Two of the criminals are quickly captured but one escapes and that’s where one of the two main characters comes in, Koutetsu Kaburagi aka Wild Tiger, a guy in a blue spandex. His power is actually pretty cool, he can augment his physical “stats” (speed, strength, stamina, etc.) a hundredfold for five minutes at a time, needing some sort of cooldown period afterward. Every one of the heroes has their own power as do many people in Sternbuild City, the setting for the story, a multilevel spanning metropolis. Super-powered people are called NEXT, and most of them end up as either heroes (and there are Hero Academies to boot) or villains.
Back to the story, Wild Tiger does his thing but ends up failing because his time runs out. In fact his power stops working in midair, but he’s saved from going splat on the ground by a newcomer, Barnaby Brooks Jr., a hero decked in a high-tech armor. The other day, the company that sponsored Wild Tiger gets absorbed by one of the city’s major ones, and so does their hero. His new boss gives him an ultimatum, join Barnaby as his partner in the first superhero team in history or lose his job. He reluctantly agrees and as part of the deal, he has to ditch his old spandex suit for another high-tech armor.
Koutetsu and Barnaby each expose different points of view. One’s in it for the justice, to be a hero and protect everyone and to fulfill the promise he made to his dying wife, “Be a hero!” and is very old school superhero, like keeping his identity secret. Barnaby on the other hand doesn’t care about any of that and is just using the superhero gig as a way to find information, a clue, on the man responsible for killing his parents. Koutetsu carries responsibilities and sadness and loss and masks them with an extroverted easygoing personality, while Barbany is tunnel-vision-focused and comes off abrasive and uncaring and frankly quite rude. Two opposite personalities and at the same time are very much alike.
As you might expect, they clash, disagree and argue with each other. It doesn’t help that Wild Tiger keeps referring to Barnaby as “Bunny” because of the odd shape of his helmet (hence the name Tiger & Bunny).
The second half of the film is an entirely new story with a new villain, an international NEXT criminal. A master thief in rollerblades who’s gone after some of the most high profile objects in the world and has this time stolen Sternbuild City’s prized Godess Statue (a miniature version of the massive monument at the metropolis’ center), taken once before and recovered by the city’ first hero “Mr. Legend” some years back. The story, while simple, is a good “starting” level case for the duo and fits well with the introductory nature of the film.

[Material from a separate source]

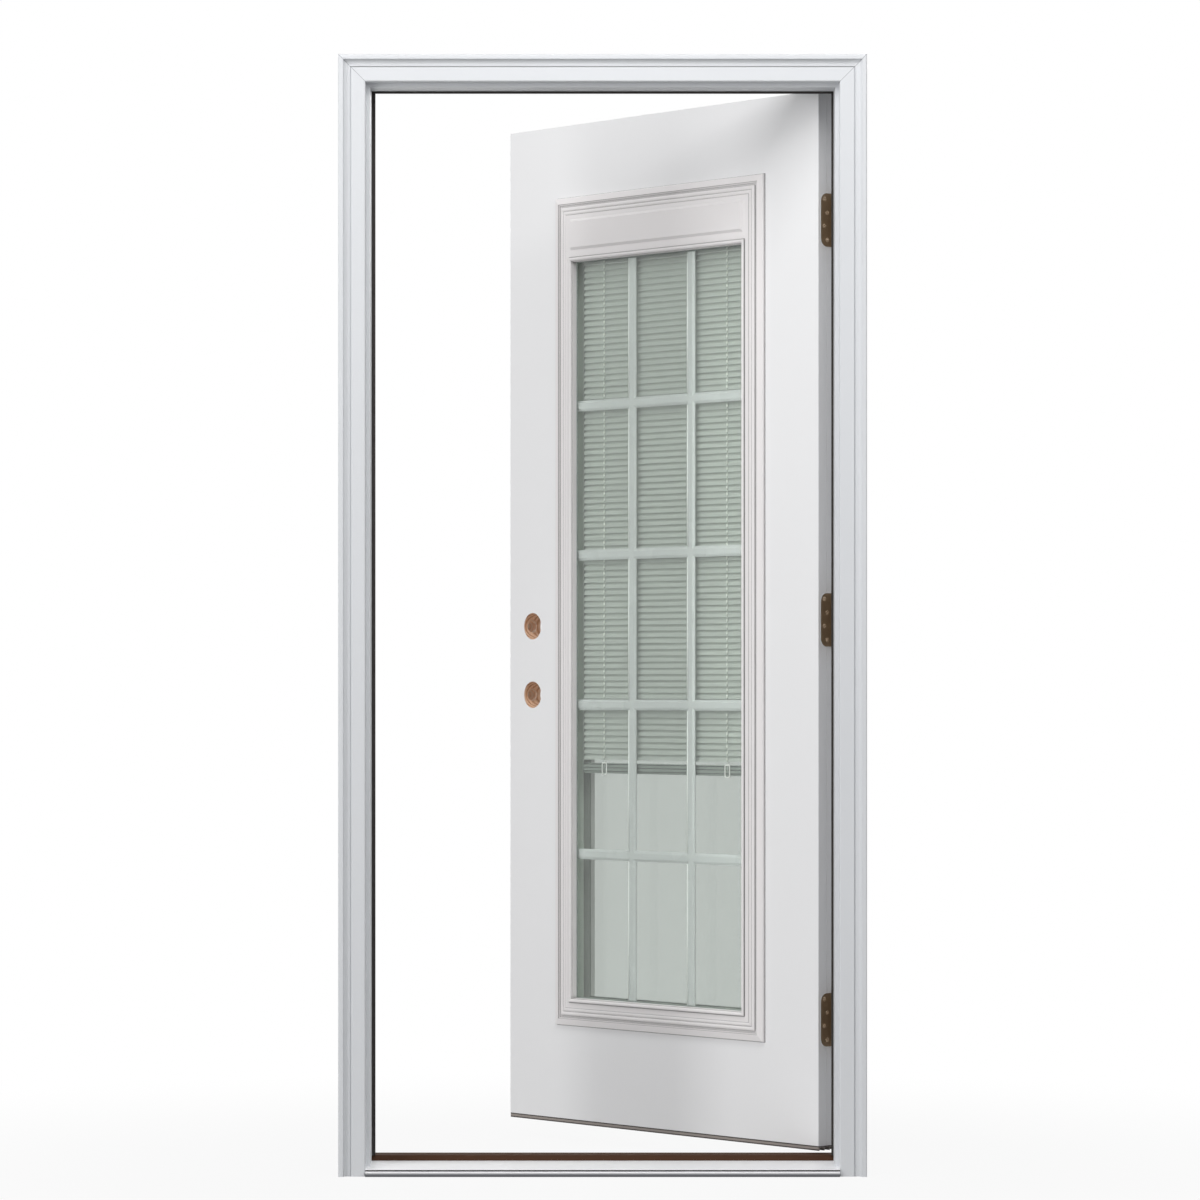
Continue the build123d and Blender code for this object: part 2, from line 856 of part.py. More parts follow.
# Grille: contoured flat bars that cross behind the outer pane and end on the spacer.
def bar_section():
    """Contoured section of a grille bar, across it and through its thickness."""
    half = grille_bar / 2
    land = half - grille_shoulder
    step = grille_edge
    middle = grille_thickness / 2
    corners = [(land, -middle), (half, -middle + step), (half, middle - step), (land, middle)]
    mirrored = [(-x, y) for x, y in reversed(corners)]
    with BuildSketch() as section:
        with BuildLine():
            Polyline(*corners, *mirrored, close=True)
        make_face()
    return section.sketch


bar_depth = grille_depth + grille_thickness / 2
column_pitch = (2 * opening_half + grille_bar) / grille_columns
row_pitch = (opening_top - opening_bottom + grille_bar) / grille_rows
cavity_half = spacer_half - spacer_width
cavity_low = spacer_bottom + spacer_width
grille_middle = (opening_bottom + opening_top) / 2

with BuildPart() as grille:
    for count in range(grille_columns - 1):
        x = (count - (grille_columns - 2) / 2) * column_pitch
        base = Plane(origin=leaf_point(x, bar_depth, cavity_low), x_dir=leaf_axes.x_dir, z_dir=(0, 0, 1))
        with BuildSketch(base):
            add(bar_section())
        extrude(amount=cavity_top - cavity_low)
    for count in range(grille_rows - 1):
        z = grille_middle + (count - (grille_rows - 2) / 2) * row_pitch
        end = leaf_point(-cavity_half, bar_depth, z)
        base = Plane(origin=end, x_dir=(0, 0, 1), z_dir=leaf_axes.x_dir)
        with BuildSketch(base):
            add(bar_section())
        extrude(amount=2 * cavity_half)
save(grille, "grille")

# Blind: a headrail under the spacer, tilted slats on two ladders and a bottom rail.
slat_length = 2 * (opening_half - slat_end_gap)
ladder_spacing = slat_length - 2 * ladder_inset
blind_rail_bottom = opening_bottom + blind_lift
headrail_bottom = cavity_top - headrail_height
blind_rail_top = blind_rail_bottom + blind_rail_height
slat_room = headrail_bottom - blind_rail_top - slat_pitch
slat_count = int(slat_room / slat_pitch)
slat_reach = slat_width / 2 * cos(radians(slat_tilt)) + slat_sheet * sin(radians(slat_tilt))
ladder_foot = blind_rail_bottom + blind_rail_height / 2


def slat_section():
    """Crowned section of a slat, tilted with its outer edge down."""
    half = slat_width / 2
    with BuildSketch() as section:
        with BuildLine():
            Polyline(
                (-half, 0),
                (0, slat_crown),
                (half, 0),
                (half, slat_sheet),
                (0, slat_crown + slat_sheet),
                (-half, slat_sheet),
                close=True,
            )
        make_face()
    return section.sketch.rotate(Axis.Z, slat_tilt)


with BuildPart() as blind_headrail:
    with BuildSketch(outer_plane(blind_depth - headrail_depth / 2)):
        with Locations((0, headrail_bottom)):
            Rectangle(slat_length, headrail_height, align=(Align.CENTER, Align.MIN))
    extrude(amount=-headrail_depth)
save(blind_headrail, "blind_headrail")

with BuildPart() as blind_slats:
    base = Plane(
        origin=leaf_point(-slat_length / 2, blind_depth, blind_rail_top),
        x_dir=leaf_axes.y_dir,
        z_dir=leaf_axes.x_dir,
    )
    with BuildSketch(base):
        with Locations(*[(0, (count + 1) * slat_pitch) for count in range(slat_count)]):
            add(slat_section())
    extrude(amount=slat_length)
save(blind_slats, "blind_slats")

with BuildPart() as blind_ladders:
    with BuildSketch(plan_plane(ladder_foot)):
        for x in (-ladder_spacing / 2, ladder_spacing / 2):
            for side in (-1, 1):
                with Locations((x, blind_depth + side * (slat_reach + ladder_gap + ladder_size / 2))):
                    Rectangle(ladder_size, ladder_size)
    extrude(amount=headrail_bottom - ladder_foot)
save(blind_ladders, "blind_ladders")

with BuildPart() as blind_bottom_rail:
    with BuildSketch(Plane(
        origin=leaf_point(-slat_length / 2, blind_depth, ladder_foot),
        x_dir=leaf_axes.y_dir,
        z_dir=leaf_axes.x_dir,
    )):
        RectangleRounded(blind_rail_depth, blind_rail_height, blind_rail_corner)
    extrude(amount=slat_length)
save(blind_bottom_rail, "blind_bottom_rail")

# Blind operator: a track and its slider on the inner lite frame, on the lock side.
operator_x = lite_width / 2 - operator_inset - operator_width / 2

with BuildPart() as operator_track:
    with BuildSketch(inner_plane(-field_height)):
        with Locations((operator_x, lite_middle)):
            RectangleRounded(operator_width, operator_length, operator_corner)
    extrude(amount=operator_rise)
save(operator_track, "blind_operator_track")

with BuildPart() as operator_slider:
    with BuildSketch(inner_plane(-field_height - operator_rise)):
        with Locations((operator_x, lite_middle + operator_length / 2 - slider_length)):
            RectangleRounded(operator_width, slider_length, operator_corner)
    extrude(amount=slider_rise)
    outward = Axis(leaf_point(0, 0, 0), leaf_axes.y_dir)
    chamfer(operator_slider.faces().sort_by(outward)[-1].edges(), slider_bevel)
save(operator_slider, "blind_operator_slider")
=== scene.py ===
"""Looks of a prehung steel front door: finishes, small hardware, studio and camera.

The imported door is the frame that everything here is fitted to. Lengths are written in
millimetres, and `metres` turns them into the scene's metres. The door's own axes are
+X toward the hinges, +Y into the house and +Z up. The leaf stands open on its pins, so
its small pieces are worked out in the leaf's axes and then turned with it.
"""

import logging
import math
from dataclasses import dataclass
from enum import Enum
from functools import cache
from typing import Any, Sequence

import bmesh
import bpy
import numpy as np
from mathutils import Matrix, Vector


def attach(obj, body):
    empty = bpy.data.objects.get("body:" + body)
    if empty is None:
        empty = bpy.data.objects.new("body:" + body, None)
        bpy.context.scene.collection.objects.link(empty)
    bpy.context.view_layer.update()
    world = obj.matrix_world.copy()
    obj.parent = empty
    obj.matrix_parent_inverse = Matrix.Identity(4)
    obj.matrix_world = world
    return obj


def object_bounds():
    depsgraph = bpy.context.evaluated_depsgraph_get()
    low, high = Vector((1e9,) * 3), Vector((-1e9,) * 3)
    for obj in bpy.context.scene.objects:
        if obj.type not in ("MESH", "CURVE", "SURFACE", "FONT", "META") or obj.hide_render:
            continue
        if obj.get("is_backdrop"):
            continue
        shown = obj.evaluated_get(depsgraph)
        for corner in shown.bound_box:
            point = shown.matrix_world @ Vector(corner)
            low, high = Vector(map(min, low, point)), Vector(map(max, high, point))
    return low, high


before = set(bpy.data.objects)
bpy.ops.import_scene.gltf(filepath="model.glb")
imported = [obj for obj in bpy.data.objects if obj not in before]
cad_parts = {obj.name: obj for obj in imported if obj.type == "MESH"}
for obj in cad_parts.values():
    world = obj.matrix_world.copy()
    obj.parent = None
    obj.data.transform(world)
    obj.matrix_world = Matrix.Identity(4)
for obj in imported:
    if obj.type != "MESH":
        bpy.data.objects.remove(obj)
cad_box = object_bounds()
log = logging.getLogger("front_door")

Colour = tuple[float, float, float, float]
Array = np.ndarray


def metres(length: float | Array) -> float | Array:
    """A length, or an array of them, in metres from millimetres."""
    return length / 1000.0


def shade(red: int, green: int, blue: int) -> Colour:
    """A linear colour from the three 8-bit display values.

    Args:
        red: display value of red, 0 to 255.
        green: display value of green, 0 to 255.
        blue: display value of blue, 0 to 255.

    Returns:
        The linear colour with full alpha: ((v + 0.055) / 1.055) to the power 2.4.
    """
    linear = [((v / 255 + 0.055) / 1.055) ** 2.4 for v in (red, green, blue)]
    return (linear[0], linear[1], linear[2], 1.0)


class Body(Enum):
    """The two bodies that pieces ride on."""

    FRAME = "frame"
    LEAF = "leaf"


class Face(Enum):
    """The two faces of the leaf, with the sign of their outward depth."""

    EXTERIOR = -1
    INTERIOR = 1


@dataclass(frozen=True)
class LeafAxes:
    """Axes of the open leaf: its pin line, its angle and where its outer face lies."""

    pin_x: float = 454.62
    pin_y: float = 128.5875
    angle: float = 48.5
    half_width: float = 452.12
    edge_gap: float = 5.0
    standoff: float = 12.7
    thickness: float = 44.45

    def place(self, across: Array, depth: Array, up: Array) -> Array:
        """Points of the leaf in the door's axes, in metres.

        With A = across - half_width - edge_gap / 2 and B = depth - standoff - thickness,
        X = pin_x + A cos a + B sin a, Y = pin_y - A sin a + B cos a and Z = up.

        Args:
            across: distance toward the hinge edge from the leaf's middle.
            depth: distance inward from the leaf's outer face.
            up: height above the ground.

        Returns:
            An array with x, y and z on its last axis.
        """
        turn = math.radians(self.angle)
        a = across - self.half_width - self.edge_gap / 2
        b = depth - self.standoff - self.thickness
        x = self.pin_x + a * math.cos(turn) + b * math.sin(turn)
        y = self.pin_y - a * math.sin(turn) + b * math.cos(turn)
        x, y, up = np.broadcast_arrays(x, y, up)
        return metres(np.stack((x, y, up), axis=-1))

    def on_face(self, face: Face, across: Array, height: Array, up: Array) -> Array:
        """Points at a height off one face of the leaf, in metres."""
        if face is Face.EXTERIOR:
            return self.place(across, -height, up)
        return self.place(across, self.thickness + height, up)


LEAF = LeafAxes()
MOULD_OUTER = 495.42
MOULD_TOP = 2103.4
MITRE_RISE = metres(MOULD_TOP - MOULD_OUTER)
MITRE_HALF = metres(0.45)
MITRE_FILLER = shade(150, 152, 156)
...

Beyond the case, the 2nd half not only explores the partners’ difficult relationship and trust issues, but also their interactions and relationships with the other heroes, with Tiger doing his best to be the bridge between them, even tricking Barnaby and the others into a group outing with disastrous results, giving the secondary characters some time under the spotlight, something not easily done in a summary movie like this one and for which I commend the writers and director since it’s the whole of the cast (heroes, producers, managers and villains) and not the main characters by themselves that make the world of Tiger & Bunny so enjoyable, from the shy kabuki-actor Origami Cyclone to the over the top flamingly gay man Fire Emblem to the songstress-heroine Pepsi-hype girl Blue Rose.
For those who saw the show, this movie won’t have anything new for you, not much really. You’ll feel nostalgia during the first half and will enjoy the 2nd half very much, but there’s nothing there for those of you (us) waiting for a continuation to the show’s main plot. You will however tear up with Koutetsu’s memories of his wife. I wept like a baby. For newcomers, this is a perfect movie to join the fandom. In fact, I bet you’ll go on a get the show after watching the movie, wanting more of what “Tiger & Bunny” has to offer and I promise you, there’s a lot of that.
Sadly, the second movie won’t release until 2014, so there’s still a bit of a wait to go, but let’s hope time flies by!